Finance Manager

Culinary Agents

Culinary Agents

Accounting & Finance

Chicago, IL, USA

Posted on May 24, 2026
Job Details
The Finance Manager oversees the profitability and financial health of the business. They are expected to handle critical hospitality-specific tasks like food and beverage cost controls, payroll reconciliation, and budget forecasting, while ensuring compliance with local tax and labor laws.
Key Responsibilities
  • Cost Control & Analysis: Monitor prime costs (Cost of Goods Sold (COGS) and labor) against revenue to ensure the restaurant maintains a healthy profit margin.
  • Payroll & Gratuities: Manage weekly payroll processing, tip pooling and distribution, and payroll tax filing.
  • Financial Reporting: Generate weekly, monthly, and yearly Profit & Loss (P&L) statements and cash flow forecasts.
  • Vendor & Inventory Management: Negotiate supplier contracts, analyze invoice accuracy, and reconcile inventory to avoid waste or over-ordering.
  • Pricing Strategy: Collaborate with the executive chef and general manager to optimize menu engineering and pricing.
  • Compliance: Ensure all local Chicago and Illinois tax codes, tip compliance, and health department regulations are strictly followed.

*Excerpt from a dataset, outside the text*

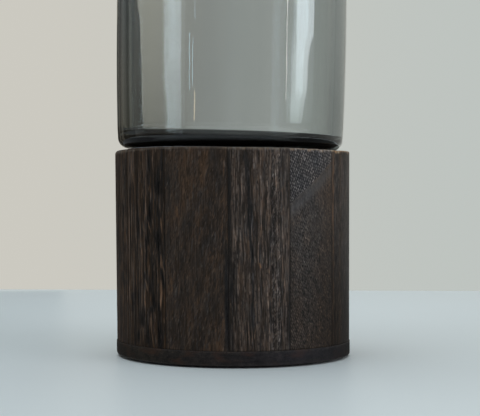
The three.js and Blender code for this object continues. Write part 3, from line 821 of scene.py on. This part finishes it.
def seat_piece():
    low, high, bevel = SOCKET_FLOOR, SOCKET_FLOOR + SEAT_T, 0.5
    rows = [(0.0, low), (20, low), (40, low)]
    rows += arc(SEAT_R - bevel, low + bevel, bevel, -90, 0, 4)
    rows += arc(SEAT_R - bevel, high - bevel, bevel, 0, 90, 4)
    rows += [(40, high), (20, high), (0.0, high)]
    return lathe("seat_board", rows, 160, sharp=50.0, x=TOP_X)


n = Nodes("seat_board")
x, y, z = n.split(n.coords())
vein = n.noise(n.join(n.math("MULTIPLY", x, 30.0), n.math("MULTIPLY", y, 420.0), n.math("MULTIPLY", z, 420.0)), 1.0, 4.0, 0.6, 0.4)
plies = n.add("ShaderNodeTexWave", wave_type="BANDS", bands_direction="Z")
plies.inputs["Scale"].default_value = 105.0
plies.inputs["Distortion"].default_value = 0.6
n.link(n.coords(), plies.inputs["Vector"])
board = n.ramp(vein, [(0.3, (0.055, 0.034, 0.02)), (0.7, (0.13, 0.085, 0.05))])
board = n.mix(n.math("MULTIPLY", plies.outputs["Fac"], 0.35), board, (0.035, 0.022, 0.014))
n.principled(**{"Base Color": board, "Roughness": n.remap(vein, 0.3, 0.7, 0.55, 0.75), "Normal": n.bump(vein, 0.4, 0.0002)})
seat = seat_piece()
seat.data.materials.append(n.material)
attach(seat, "base")
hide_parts("seat_disc")


def pad_piece():
    low, high, soft = SOCKET_FLOOR + SEAT_T, PAD_TOP, 0.5
    rows = [(0.0, low), (20, low), (38, low)]
    rows += arc(PAD_R - soft, low + soft, soft, -90, 0, 4)
    rows += arc(PAD_R - soft, high - soft, soft, 0, 90, 4)
    rows += [(44.0, high), (42.0, high), (30.0, high), (15.0, high), (0.0, high)]
    return lathe("foam_pad", rows, 180, sharp=60.0, x=TOP_X)


n = Nodes("foam_pad")
place = n.coords()
cells = n.voronoi(place, 1900.0)
grain = n.noise(place, 700.0, 3.0, 0.6)
n.principled(**{
    "Base Color": n.ramp(n.math("ADD", n.math("MULTIPLY", cells, 0.5), n.math("MULTIPLY", grain, 0.5)), [(0.2, (0.010, 0.010, 0.011)), (0.8, (0.016, 0.016, 0.0175))]),
    "Roughness": n.remap(grain, 0.3, 0.7, 0.78, 0.95),
    "Specular IOR Level": 0.3,
    "Normal": n.bump(cells, 0.2, 0.0001),
})
pad = pad_piece()
pad.data.materials.append(n.material)
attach(pad, "base")
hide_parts("seat_pad")


def felt_piece():
    rows = [(0.0, 0.0), (25, 0.0), (45, 0.0), (FELT_R - 0.35, 0.0), (FELT_R - 0.1, 0.2), (FELT_R, 0.5), (FELT_R - 0.1, FELT_T)]
    rows += [(45, FELT_T), (25, FELT_T), (0.0, FELT_T)]

    def move(v):
        r = np.hypot(v[:, 0], v[:, 1])
        t = np.degrees(np.arctan2(v[:, 0], -v[:, 1]))
        drop = step(r, 50, 52) * 0.5 * (cloud((t + 400) / 1.1, v[:, 2] + 9.0, 81, 2) - 0.9)
        scale = 1 + drop / np.maximum(r, 1)
        v[:, 0] *= scale
        v[:, 1] *= scale
        return v

    return lathe("felt_sole", rows, 420, move, sharp=70.0, x=LOW_X)


n = Nodes("felt_sole")
place = n.coords()
hair = n.noise(place, 1500.0, 5.0, 0.75, 1.5)
tuft = n.noise(place, 260.0, 3.0, 0.6)
n.principled(**{
    "Base Color": n.ramp(n.math("ADD", n.math("MULTIPLY", hair, 0.65), n.math("MULTIPLY", tuft, 0.35)), [(0.35, (0.004, 0.004, 0.0045)), (0.65, (0.018, 0.018, 0.019))]),
    "Roughness": n.remap(hair, 0.3, 0.7, 0.9, 1.0),
    "Specular IOR Level": 0.15,
    "Sheen Weight": 0.2,
    "Sheen Roughness": 0.6,
    "Normal": n.bump(hair, 0.7, 0.0003),
})
felt = felt_piece()
felt.data.materials.append(n.material)
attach(felt, "base")
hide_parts("felt_foot")


# ---- glass ----------------------------------------------------------------------------
WALL_LINE = np.array([
    (106.75, 55.62), (111.0, 55.93), (118.9, 56.15), (126.8, 56.37), (134.7, 56.53), (142.6, 56.66),
    (154.4, 56.78), (174.0, 56.83), (210.0, 56.83), (255.0, 56.83), (298.0, 56.83),
])
RIM_R, HEEL_TOP_R = 56.83, 55.62


def wall_radius(z):
    return np.interp(z, WALL_LINE[:, 0], WALL_LINE[:, 1])


def drift(z):
    start, end, blend = 107.7, 178.0, 22.0
    straight = (np.clip(z, start, end + blend) - start) * LEAN
    over = np.clip(z, end - blend, end + blend) - (end - blend)
    return np.where(z <= start, FOOT_SHIFT, FOOT_SHIFT + straight - LEAN * over * over / (4 * blend))


def slope(z):
    return TILT * (1 - step(z, 112.0, 190.0))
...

    • Education: Bachelor's degree in Finance, Accounting, or Business Administration.
    • Experience: 3–5 years of financial management experience, ideally in the hospitality, food service, or multi-unit restaurant industry.
    • Technical Skills: Advanced proficiency in Microsoft Excel, point-of-sale (POS) data integration, and accounting software (e.g., QuickBooks).